B.D.L.: Wat zou je aan een jonge kerel die zich vandaag als brouwer wil vestigen, aanraden?

Y.D.B.: Ik zou zeggen dat hij gek is. Maar ik ben ook gek genoeg geweest om het te doen (lacht). Ik zou hem aanraden om eerst en vooral het vak te gaan leren. Het is zo complex: het gaat niet alleen over brouwen maar ook over het beheren van een bedrijf enzovoort. Ga werken in een andere brouwerij en doe daar alles: de leuke maar ook de minder leuke werkjes.

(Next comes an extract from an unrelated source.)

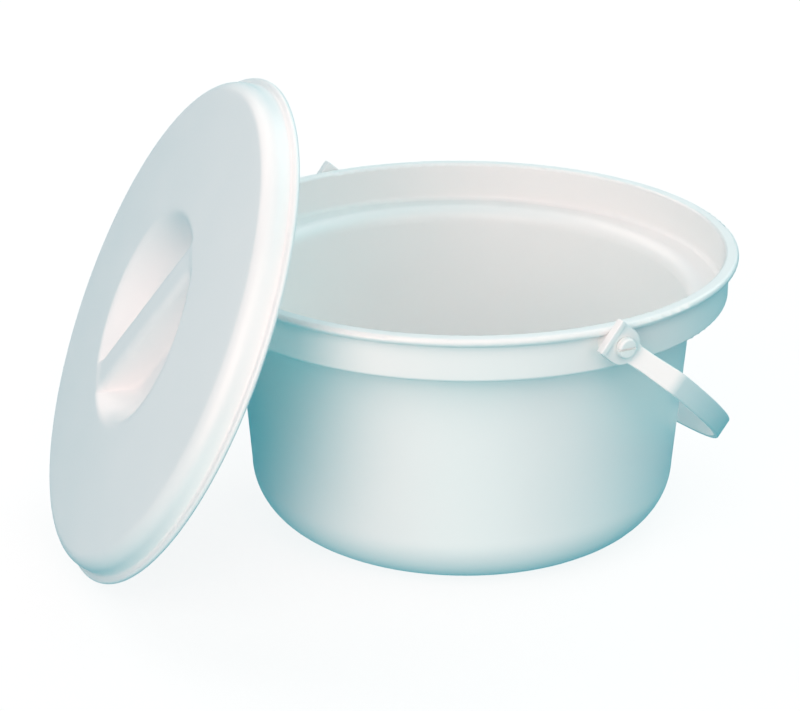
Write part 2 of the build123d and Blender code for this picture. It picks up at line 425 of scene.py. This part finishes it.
def strap_route():
    """The strap's outer face in plan, from its tail to the middle of the hoop.

    Each piece is (length, turn in radians); a turn above zero bends away from the pan.
    """
    flare = math.radians(LEG_FLARE)
    along = Vector((math.sin(flare), math.cos(flare)))
    inward = Vector((-math.cos(flare), math.sin(flare)))
    knee = CREASE_ROUND + STRAP_THICKNESS
    base = Vector((PLATE_X + STRAP_THICKNESS, LEG_START)) + inward * knee
    ahead = base.dot(along)
    leg = -ahead + math.sqrt(ahead ** 2 + (HOOP_RADIUS - knee) ** 2 - base.length_squared)
    centre = base + along * leg
    bearing = math.atan2(centre.y, centre.x)
    bend = CREASE_ROUND * math.tan(flare / 2)
    return [
        (PLATE_TAIL + LEG_START - bend, 0.0),
        (CREASE_ROUND * flare, flare),
        (leg - bend, 0.0),
        (knee * (flare + bearing), -(flare + bearing)),
        (HOOP_RADIUS * (math.pi / 2 - bearing), bearing - math.pi / 2),
    ]


def along_route(route, distance):
    """Plan place and heading at a distance past the pivot."""
    x = PLATE_X + STRAP_THICKNESS
    y = -PLATE_TAIL
    heading = 0.0
    left = distance + PLATE_TAIL
    for length, turn in route:
        part = min(left, length)
        bend = turn * part / length
        chord = 2 * part / bend * math.sin(bend / 2) if bend else part
        x += chord * math.sin(heading + bend / 2)
        y += chord * math.cos(heading + bend / 2)
        heading += bend
        left -= part
    return x, y, heading


def strap_half_width(distance):
    """Half the strap's width: a round-ended plate that narrows into the leg."""
    eye = PLATE_WIDTH / 2
    if distance <= 0:
        return eye
    share = min(distance / (LEG_START + LEG_LENGTH), 1.0)
    leg = (LEG_WIDTH + (STRAP_WIDTH - LEG_WIDTH) * share) / 2
    leg += THROAT_FLARE * math.exp(-max(distance - eye * NECK_SHARE, 0.0) / THROAT_REACH)
    return max(leg, math.sqrt(max(eye ** 2 - distance ** 2, 0.0)))


def strap_stations(route, first):
    """Distances along the strap, close together where it bends."""
    stations = [first]
    reached = -PLATE_TAIL
    for length, turn in route:
        count = math.ceil(max(length / STATION_STEP, abs(turn) / BEND_STEP))
        places = [reached + length * k / count for k in range(1, count + 1)]
        stations += [p for p in places if p > first + STATION_STEP / 8]
        reached += length
    return stations


def plate_outline(neck):
    """(s, n) points round the end plate, from one side of its neck to the other."""
    eye = PLATE_WIDTH / 2
    along = [neck * (1 - (k / EYE_STEPS) ** EYE_CROWDING) for k in range(1, EYE_STEPS + 1)]
    along += [-PLATE_TAIL * k / EYE_STEPS for k in range(1, EYE_STEPS + 1)]
    side = [(s, strap_half_width(s)) for s in along]
    tail = [(-PLATE_TAIL, eye * (1 - k / EYE_STEPS)) for k in range(1, 2 * EYE_STEPS)]
    return side + tail + [(s, -n) for s, n in reversed(side)]


def bail_blank(route):
    """Half of the flat blank as (s, n) points and faces, with the pivot's hole."""
    neck = PLATE_WIDTH / 2 * NECK_SHARE
    points = []
    faces = []
    rows = []
    for s in strap_stations(route, neck):
        half = strap_half_width(s)
        rows.append(range(len(points), len(points) + STRAP_ROWS + 1))
        points += [(s, half * (2 * k / STRAP_ROWS - 1)) for k in range(STRAP_ROWS + 1)]
    for near, far in zip(rows, rows[1:]):
        faces += [(near[k], far[k], far[k + 1], near[k + 1]) for k in range(STRAP_ROWS)]
    outline = plate_outline(neck)
    loop = list(rows[0]) + list(range(len(points), len(points) + len(outline)))
    points += outline
    edge = [points[k] for k in loop]
    for ring in range(1, PLATE_RINGS + 1):
        inner = range(len(points), len(points) + len(edge))
        for s, n in edge:
            reach = math.hypot(s, n)
            keep = 1 + (PIVOT_HOLE_RADIUS / reach - 1) * ring / PLATE_RINGS
            points.append((s * keep, n * keep))
        for k in range(len(edge)):
            after = (k + 1) % len(edge)
            faces.append((loop[k], loop[after], inner[after], inner[k]))
        loop = inner
    return points, faces


def strap_mesh():
    """The whole bail, bent to shape from its blank, lying level in millimetres."""
    route = strap_route()
    points, faces = bail_blank(route)
    mesh = bmesh.new()
    layers = []
    for depth in (0.0, STRAP_THICKNESS):
        layer = []
        for s, n in points:
            x, y, heading = along_route(route, s)
            place = (x - depth * math.cos(heading), y + depth * math.sin(heading), n)
            layer.append(mesh.verts.new(place))
        layers.append(layer)
        for face in faces:
            mesh.faces.new([layer[k] for k in face])
    partner = dict(zip(*layers))
    rims = [e for e in mesh.edges if e.is_boundary and e.verts[0] in partner]
    for rim in rims:
        a, b = rim.verts
        if max(abs(a.co.x), abs(b.co.x)) > STATION_STEP / 8:
            mesh.faces.new((a, b, partner[b], partner[a]))
    half = mesh.verts[:] + mesh.edges[:] + mesh.faces[:]
    twin = bmesh.ops.duplicate(mesh, geom=half)["geom"]
    for v in twin:
        if isinstance(v, bmesh.types.BMVert):
            v.co.x = -v.co.x
    bmesh.ops.remove_doubles(mesh, verts=mesh.verts, dist=STATION_STEP / 100)
    bmesh.ops.recalc_face_normals(mesh, faces=mesh.faces)
    return mesh


def stop_bars_mesh():
    """A block through each end plate's tail, which stands up as its stop bar."""
    mesh = bmesh.new()
    depth = STRAP_THICKNESS + STOP_BAR_RISE + BAR_PROUD
    along = STOP_BAR_WIDTH + BAR_PROUD
    across = PLATE_WIDTH + 2 * BAR_PROUD
    for side in (1, -1):
        middle = (side * (PLATE_X - BAR_PROUD + depth / 2), along / 2 - BAR_PROUD - PLATE_TAIL, 0)
        place = Matrix.Translation(middle) @ Matrix.Diagonal((depth, along, across, 1))
        bmesh.ops.create_cube(mesh, size=1.0, matrix=place)
    return mesh


def swing_place():
    """Where the bail hangs, from a level one in millimetres."""
    turn = Matrix.Rotation(-math.radians(BAIL_DROP), 4, "X")
    return Matrix.Scale(MM, 4) @ Matrix.Translation((0, 0, PIVOT_Z)) @ turn


def round_edges(thing):
    bevel = thing.modifiers.new("round_edges", "BEVEL")
    bevel.width = STRAP_EDGE_ROUND * MM
    bevel.segments = BEVEL_STEPS
    bevel.limit_method = "ANGLE"
    bevel.angle_limit = BEVEL_ANGLE
    bevel.use_clamp_overlap = False


def settle(thing):
    """Makes a piece's modifiers permanent."""
    graph = bpy.context.evaluated_depsgraph_get()
    shaped = bpy.data.meshes.new_from_object(thing.evaluated_get(graph))
    thing.modifiers.clear()
    thing.data = shaped


def add_bail():
    strap = finished(strap_mesh(), "bail_strap", swing_place())
    bars = finished(stop_bars_mesh(), "stop_bars", swing_place())
    round_edges(strap)
    round_edges(bars)
    join = strap.modifiers.new("join", "BOOLEAN")
    join.operation = "UNION"
    join.solver = "EXACT"
    join.object = bars
    settle(strap)
    bpy.data.objects.remove(bars)
    strap.data.set_sharp_from_angle(angle=CREASE_ANGLE)
    strap.modifiers.new("flat_faces", "WEIGHTED_NORMAL").keep_sharp = True
    settle(strap)
    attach(strap, "bail")
    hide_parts("bail_handle")
    return strap


# ---------------------------------------------------------------- materials

def noise(tree, place, scale, detail):
    texture = tree.nodes.new("ShaderNodeTexNoise")
    texture.inputs["Scale"].default_value = scale
    texture.inputs["Detail"].default_value = detail
    tree.links.new(place, texture.inputs["Vector"])
    return texture.outputs["Fac"]


def moulded_plastic(name, pale, shade, gloss):
    """Satin moulded plastic: cloudy colour, uneven gloss, slow ripples and a fine skin."""
    material = bpy.data.materials.new(name)
    material.use_nodes = True
    tree = material.node_tree
    surface = tree.nodes["Principled BSDF"]
    surface.inputs["IOR"].default_value = PLASTIC_IOR
    place = tree.nodes.new("ShaderNodeTexCoord").outputs["Object"]

    tint = tree.nodes.new("ShaderNodeValToRGB")
    for stop, position, color in zip(tint.color_ramp.elements, NOISE_SPAN, (shade, pale)):
        stop.position = position
        stop.color = (*color, 1)
    tree.links.new(noise(tree, place, CLOUD_SCALE, 3.0), tint.inputs[0])
    tree.links.new(tint.outputs["Color"], surface.inputs["Base Color"])

    polish = tree.nodes.new("ShaderNodeMapRange")
    polish.inputs["From Min"].default_value = NOISE_SPAN[0]
    polish.inputs["From Max"].default_value = NOISE_SPAN[1]
    polish.inputs["To Min"].default_value = gloss - POLISH_SPREAD
    polish.inputs["To Max"].default_value = gloss + POLISH_SPREAD
    tree.links.new(noise(tree, place, POLISH_SCALE, 4.0), polish.inputs["Value"])
    tree.links.new(polish.outputs["Result"], surface.inputs["Roughness"])

    ripple = tree.nodes.new("ShaderNodeBump")
    ripple.inputs["Distance"].default_value = RIPPLE_DEPTH
    tree.links.new(noise(tree, place, RIPPLE_SCALE, 1.0), ripple.inputs["Height"])
    skin = tree.nodes.new("ShaderNodeBump")
    skin.inputs["Distance"].default_value = SKIN_DEPTH
    tree.links.new(noise(tree, place, SKIN_SCALE, 1.0), skin.inputs["Height"])
    tree.links.new(ripple.outputs["Normal"], skin.inputs["Normal"])
    tree.links.new(skin.outputs["Normal"], surface.inputs["Normal"])
    return material


def dress(thing, material):
    """Puts one material on the whole of a piece or a CAD node."""
    thing.data.materials.clear()
    thing.data.materials.append(material)


# ---------------------------------------------------------------- the scene

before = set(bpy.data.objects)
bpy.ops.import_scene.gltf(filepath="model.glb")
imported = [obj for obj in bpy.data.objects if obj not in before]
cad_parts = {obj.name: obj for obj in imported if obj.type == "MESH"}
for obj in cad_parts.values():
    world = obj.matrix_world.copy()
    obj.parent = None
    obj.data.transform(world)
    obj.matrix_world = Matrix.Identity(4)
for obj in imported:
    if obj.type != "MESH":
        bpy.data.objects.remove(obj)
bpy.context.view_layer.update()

add_camera()
add_lights()
add_room()
add_floor()

white = moulded_plastic("white_plastic", (0.87, 0.875, 0.87), (0.85, 0.86, 0.855), 0.36)
lid_white = moulded_plastic("lid_plastic", (0.87, 0.88, 0.88), (0.85, 0.865, 0.865), 0.34)
strap_white = moulded_plastic("handle_plastic", (0.88, 0.88, 0.88), (0.86, 0.865, 0.86), 0.36)
screw_white = moulded_plastic("screw_plastic", (0.89, 0.89, 0.88), (0.87, 0.87, 0.86), 0.33)
dress(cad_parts["pan"], white)
dress(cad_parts["bail_handle"], strap_white)
dress(add_bail(), strap_white)
dress(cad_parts["pivot_screw_right"], screw_white)
dress(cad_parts["pivot_screw_left"], screw_white)
dress(add_lid(), lid_white)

90% van het leven van de brouwer is schoonmaken, zware dingen optillen, dat is ons leven… Het lijkt heel romantisch om een brouwer te zijn maar het is het niet: het is hard werken. Gelukkig zijn die 10 laatste procenten fantastisch, compenseert dat alles. En doe het uit liefde voor het goede bier, niet voor het geld.

BDL: En hoe maak je zo’n goed bier?

Y.D.B.: Ik zeg altijd dat onze bieren een vloeibare versie van ons zijn. Het zijn vloeibare waarden en vloeibare communicatie. Ik noem mezelf geen kunstenaar, maar het is vergelijkbaar. Je moet iets van jezelf geven. Een muzikant komt ook niet op het podium om te vragen wat hij voor zijn publiek moet spelen. Van een kunstenaar verwacht je dat hij iets heel persoonlijks aan jou geeft, iets dat vanuit zijn hart komt. We hebben bijvoorbeeld gekozen om ons bier een bittere smaak te geven omdat we van die bitterheid houden. Het is de spannendste smaak die bestaat. Je vertelt er ook iets mee over de bitterheid in de geschiedenis van de mens en over de evolutie van het bittere in bieren. En zo ben je weer bij ons gevecht tegen de grote voedingsindustrie.

Ook de keuze van de technologie die je gebruikt is zeer belangrijk. Het is heel gemakkelijk om een bier te maken zonder ziel als je de foute techniek gebruikt. Technologie is niet slecht natuurlijk maar voor de belangrijkste stappen – de gisting en de lagering – wil ik zo eenvoudig mogelijk werken om zo meer smaak te krijgen.

Het is dus een zeer complex vak waar je je visie en techniek moet combineren. Dat is wat dit vak spannend maakt. Alles moet goed samengaan.